The popular discussion of greenhouse gases focuses on carbon dioxide emitted from the burning of fossil fuels. But carbon dioxide makes up about 65 percent of the greenhouse gas concentration in the atmosphere. The other 35 percent is composed of methane (significantly derived from rice paddies in developing countries), CFCs, HFCs, and nitrous oxide. Because CFC emissions were already being cut by the Montreal Protocol, the American group wanted them included as a way of making the ultimate target easier to reach.

Sinks

Forests and oceans soak up about 55 percent of the carbon dioxide currently emitted into the atmosphere. They thus constitute ‘carbon sinks’ that help reduce growth in atmospheric concentration. Reforestation such as that taking place in the northeastern United States thus contributes significantly to reducing net emissions. Indeed, there is some evidence from the Carbon Modeling Consortium that if sinks are counted into the calculation, the United States may not be a net emitter. In any case, the American group wanted sinks to be counted for the purpose of reaching the ultimate targets.

Emissions Trading

Emissions trading is a mechanism for harnessing market forces to achieve maximum reductions at minimal cost. It can be very complex but the concept is simple. Once a target for emissions is established, emitters would be issued permits or coupons for the amount of their allowed emissions. If one emitter found it unnecessary to use all the coupons, he or she could sell them to an emitter in danger of exceeding the limit. This device works particularly well if developing countries are included. To close an existing power plant ahead of schedule in order to meet an emissions reduction target in a developed country is very costly, amounting to throwing away a part of the capital invested. But developing countries are adding new plants for the first time. By selling their emissions permits, developing countries can get the money necessary to invest in more expensive but cleaner plants, while the developed country’s plant is able to operate until the end of its financially viable life. This can be a win-win situation, but the more players who play the better, particularly if many of them are developing countries. Since the Americans, of course, wanted trading, they began urging the developing countries to participate, if only on a voluntary basis.

Targets and Timetables

The Americans were still willing to aim for 1990 levels, but they didn’t want to go below them. It was already obvious that no one, including the Europeans, could hit even this target by 2000 as originally planned in Rio, so the issue became whether the deadline should be 2010 for a 15-percent reduction below 1990 emissions levels for three greenhouse gases (the EU position) or 2008-2012 for a reduction to 1990 emissions levels for six greenhouse gases (the U.S. position). Obviously, a later date gave more time for new technologies to come into play. That, of course, was what the Americans wanted.
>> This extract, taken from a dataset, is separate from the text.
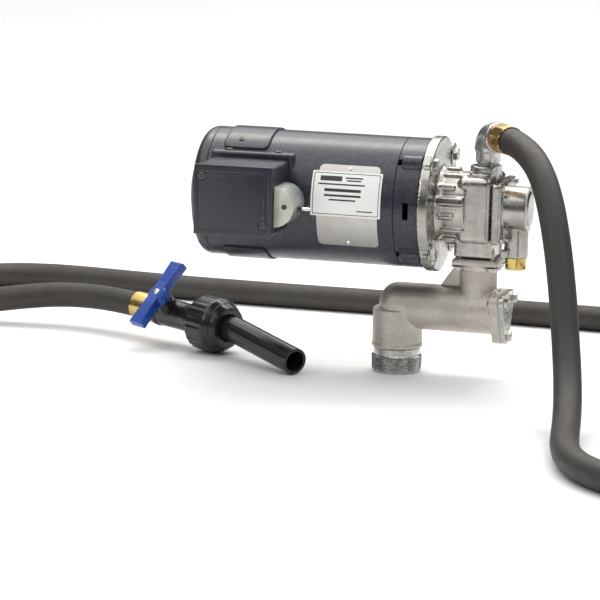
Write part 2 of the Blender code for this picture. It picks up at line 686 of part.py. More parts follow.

The Europeans and the island states began with a view of the American lifestyle as bloated and wasteful and of U.S. economic policy as selfish and exploitative of America’s privileged international financial position. They saw all these sinks and gases and trading schemes as artful dodges by which America sought to evade its responsibilities to the global community. Here was the very essence of U.S. hypocrisy, claiming to be the virtuous world leader while looking for loopholes. With 4 percent of the world’s population, America accounted for more than 25 percent of global pollution. It was time for America to stand up or shut up. So Europe opposed the flexibility sought by the Americans and again cast them as the only thing standing between the humble masses of the world and their environmental salvation.